Gross foreign aid is much bigger but the largest part will go
back for repayment of principals. Hence a long round of debt
rescheduling is required to lessen the burden of total external
debt equal to GDP and more than twice of exports of goods.
In 1969 the country received 30 years of debt rescheduling
without amortization costs through the intermediation of Dr.
Hermann Abs, a German banker. On top of that, the Paris Club gave
seven years grace, the amounts to be added to the last seven
years of repayment.
Today the country desperately needs a similar break. The role
of the IMF may be important for finding such a resolution, but
debts to the multilateral institutions are far more difficult to
reschedule or to be accorded forgiveness. For the time being,
this major foreign debt overhang is weighing as a heavy albatross
around Indonesia's neck.
From a fiscal standpoint there is ample room for improvement
of the government budget, but this requires painful measures and
a good doses of political will. If and when the large subsidies
for domestic fuels and electricity rates can be phased out, the
savings can be some 5 percent of GDP.
The prices of kerosene and diesel oil are only a fraction of
those in Singapore with the result of extensive smuggling.

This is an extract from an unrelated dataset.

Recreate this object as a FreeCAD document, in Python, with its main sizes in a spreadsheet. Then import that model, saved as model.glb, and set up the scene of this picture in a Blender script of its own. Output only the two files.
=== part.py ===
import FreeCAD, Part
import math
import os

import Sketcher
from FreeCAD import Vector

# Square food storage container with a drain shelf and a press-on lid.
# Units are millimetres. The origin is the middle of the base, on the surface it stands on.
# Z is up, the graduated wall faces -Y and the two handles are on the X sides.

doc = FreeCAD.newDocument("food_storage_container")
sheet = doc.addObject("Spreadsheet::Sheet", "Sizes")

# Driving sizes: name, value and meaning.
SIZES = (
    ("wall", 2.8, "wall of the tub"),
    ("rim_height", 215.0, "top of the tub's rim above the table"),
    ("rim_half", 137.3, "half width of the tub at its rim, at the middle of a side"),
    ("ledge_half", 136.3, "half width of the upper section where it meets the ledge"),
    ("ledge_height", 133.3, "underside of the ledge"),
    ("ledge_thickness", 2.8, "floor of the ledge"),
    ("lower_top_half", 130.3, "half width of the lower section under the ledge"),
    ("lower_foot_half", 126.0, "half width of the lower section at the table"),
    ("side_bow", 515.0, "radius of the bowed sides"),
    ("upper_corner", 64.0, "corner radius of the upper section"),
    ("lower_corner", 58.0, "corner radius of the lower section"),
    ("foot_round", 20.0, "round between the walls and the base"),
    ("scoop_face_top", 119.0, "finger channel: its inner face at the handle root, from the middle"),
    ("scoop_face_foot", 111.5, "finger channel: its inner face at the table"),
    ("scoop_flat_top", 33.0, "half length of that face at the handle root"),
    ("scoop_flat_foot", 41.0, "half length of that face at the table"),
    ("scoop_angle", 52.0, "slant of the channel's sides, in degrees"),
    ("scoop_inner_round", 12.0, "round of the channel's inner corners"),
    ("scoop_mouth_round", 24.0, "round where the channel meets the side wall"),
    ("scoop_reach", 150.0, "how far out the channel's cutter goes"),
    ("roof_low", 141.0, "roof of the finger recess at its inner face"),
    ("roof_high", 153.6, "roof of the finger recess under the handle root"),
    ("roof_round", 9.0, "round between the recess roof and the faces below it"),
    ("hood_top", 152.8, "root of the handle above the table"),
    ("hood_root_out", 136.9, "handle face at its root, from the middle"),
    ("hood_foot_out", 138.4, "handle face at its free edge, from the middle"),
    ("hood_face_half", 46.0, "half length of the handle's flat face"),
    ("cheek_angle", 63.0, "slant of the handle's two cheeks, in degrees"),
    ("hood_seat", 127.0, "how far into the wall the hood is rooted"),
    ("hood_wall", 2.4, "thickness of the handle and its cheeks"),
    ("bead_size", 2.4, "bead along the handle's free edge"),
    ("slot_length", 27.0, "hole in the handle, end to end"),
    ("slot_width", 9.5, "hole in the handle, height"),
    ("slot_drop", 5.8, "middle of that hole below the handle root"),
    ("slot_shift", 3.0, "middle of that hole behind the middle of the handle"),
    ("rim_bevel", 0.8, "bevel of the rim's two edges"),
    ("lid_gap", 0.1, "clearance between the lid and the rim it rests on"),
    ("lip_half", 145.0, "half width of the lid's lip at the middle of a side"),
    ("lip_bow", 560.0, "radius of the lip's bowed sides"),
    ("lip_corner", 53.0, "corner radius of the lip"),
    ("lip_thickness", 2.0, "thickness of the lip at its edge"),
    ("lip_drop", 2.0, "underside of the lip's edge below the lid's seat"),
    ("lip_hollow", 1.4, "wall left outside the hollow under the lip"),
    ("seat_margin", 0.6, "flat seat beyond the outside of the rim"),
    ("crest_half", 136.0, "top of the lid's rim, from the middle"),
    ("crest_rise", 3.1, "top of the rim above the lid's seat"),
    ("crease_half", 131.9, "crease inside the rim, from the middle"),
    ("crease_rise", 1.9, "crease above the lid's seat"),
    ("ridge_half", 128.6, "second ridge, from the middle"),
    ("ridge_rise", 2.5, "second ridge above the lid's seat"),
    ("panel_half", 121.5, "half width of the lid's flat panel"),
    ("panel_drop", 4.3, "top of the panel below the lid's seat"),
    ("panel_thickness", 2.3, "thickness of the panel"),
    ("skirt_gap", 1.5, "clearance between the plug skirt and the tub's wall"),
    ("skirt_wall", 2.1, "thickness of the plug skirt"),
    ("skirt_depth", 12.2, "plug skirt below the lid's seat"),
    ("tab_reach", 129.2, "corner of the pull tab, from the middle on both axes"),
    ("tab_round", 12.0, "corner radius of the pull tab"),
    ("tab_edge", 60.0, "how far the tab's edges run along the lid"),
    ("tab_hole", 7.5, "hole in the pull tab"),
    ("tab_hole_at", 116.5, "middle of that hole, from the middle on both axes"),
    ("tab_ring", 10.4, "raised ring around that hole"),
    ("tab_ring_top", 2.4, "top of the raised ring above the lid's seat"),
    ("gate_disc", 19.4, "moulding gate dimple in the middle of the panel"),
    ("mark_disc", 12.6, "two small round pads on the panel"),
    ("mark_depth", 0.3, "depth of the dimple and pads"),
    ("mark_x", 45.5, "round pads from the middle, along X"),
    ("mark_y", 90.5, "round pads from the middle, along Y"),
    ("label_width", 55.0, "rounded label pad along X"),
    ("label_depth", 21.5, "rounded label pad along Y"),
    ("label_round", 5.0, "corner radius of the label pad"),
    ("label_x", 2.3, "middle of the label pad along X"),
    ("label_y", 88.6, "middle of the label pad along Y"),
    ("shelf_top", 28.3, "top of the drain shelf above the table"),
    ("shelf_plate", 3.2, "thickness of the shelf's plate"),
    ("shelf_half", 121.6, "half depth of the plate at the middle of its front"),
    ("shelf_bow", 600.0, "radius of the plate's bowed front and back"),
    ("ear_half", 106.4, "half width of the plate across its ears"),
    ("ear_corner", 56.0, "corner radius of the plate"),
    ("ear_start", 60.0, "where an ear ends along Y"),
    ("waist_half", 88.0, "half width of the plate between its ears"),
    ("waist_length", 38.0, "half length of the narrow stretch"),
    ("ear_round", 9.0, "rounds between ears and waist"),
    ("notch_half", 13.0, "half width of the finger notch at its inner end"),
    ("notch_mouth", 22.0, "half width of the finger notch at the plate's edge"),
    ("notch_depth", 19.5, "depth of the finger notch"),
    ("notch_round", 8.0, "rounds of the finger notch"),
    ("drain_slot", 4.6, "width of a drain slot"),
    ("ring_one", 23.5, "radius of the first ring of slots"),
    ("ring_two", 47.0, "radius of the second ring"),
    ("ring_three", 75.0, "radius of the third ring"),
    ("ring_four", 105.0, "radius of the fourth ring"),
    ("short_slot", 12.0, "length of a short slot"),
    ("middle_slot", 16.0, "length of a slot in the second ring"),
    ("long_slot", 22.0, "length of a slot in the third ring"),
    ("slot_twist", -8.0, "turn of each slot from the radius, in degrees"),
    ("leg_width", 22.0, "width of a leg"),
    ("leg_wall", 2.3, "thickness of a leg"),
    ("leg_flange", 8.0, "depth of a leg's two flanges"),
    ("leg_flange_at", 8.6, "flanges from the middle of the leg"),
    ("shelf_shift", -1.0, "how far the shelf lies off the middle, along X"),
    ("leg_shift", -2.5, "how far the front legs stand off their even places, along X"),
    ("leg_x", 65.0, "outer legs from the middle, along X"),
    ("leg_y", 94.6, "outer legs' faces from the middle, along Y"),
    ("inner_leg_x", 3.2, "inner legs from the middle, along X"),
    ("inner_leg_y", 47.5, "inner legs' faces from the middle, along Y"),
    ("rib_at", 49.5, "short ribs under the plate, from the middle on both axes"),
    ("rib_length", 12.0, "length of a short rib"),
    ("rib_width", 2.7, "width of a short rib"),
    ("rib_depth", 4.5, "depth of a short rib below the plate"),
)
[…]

Domestic tax revenues are also some 4 percent of GDP below what
is current in neighboring countries.
Hopefully the high savings rate prevailing in South and East
Asian countries can return in Indonesia. That will solve part of
the problem, but not quite for the balance of payments gap. That
will require return of normal flows of external capital, which is
not forthcoming as yet.
At the present time the IMF, World Bank and Asian Development
Bank, have still a lot of complaints about unresolved problems
with respect to the restructuring of the Indonesian economy.
The old complaint is that so many reforms, committed in LoIs
since 1999, are still tepid in execution, such as banking
restructuring, privatization of state enterprises, sale of IBRA
held assets, overhaul of the judiciary system, and stemming
corruption.
Disbursement of Asian Development Bank and Japanese co-
financing is being stalled because he passing of new laws to meet
conditionalities, like for money laundering and the basic law on
the state electricity board, are proceeding very slowly in
parliament.
The numerous conditionalities imposed by the multilateral
institutions are not quite in line with the political mood and
will of the country embroiled in a messy political process
towards greater democracy.
That begs the question as to whether the IMF, the World Bank,
etc., are severely overasking, or whether such external pressures
are constantly needed, but do not expect smooth and expedient
accommodation.
All of the required reforms are badly needed, but more time is
required for implementation. In the end the IMF has shown
flexibility and more patience, but that differs from time to time
according to the quality of the government counterpart. With
Megawati Soekarnoputri the international goodwill and patience is
certainly greater than with B.J. Habibie and Abdurrahman Wahid.
Lastly, with the Bank Indonesia there is also something of a
running battle about monetary policies. The IMF regards the
management of the volume of base money (amount of money in
circulation attributable to the central bank) too lax, resulting
in a higher inflation (10 percent per annum and up) than is good
for economic recovery.
Bank Indonesia's defense is that it has to accommodate the
increase of demand for liquidity as a result of severe
depreciation of the rupiah and the consequent rise in import
prices and others related. It is kind of a chicken-and-egg
phenomenon.
The above was the writer's presentation at the one-day Joint
Public Forum on Indonesia. It was held in Singapore on Nov. 1 by
Singapore's Institute of Southeast Asian Studies and Jakarta's
Centre for Strategic and International Studies.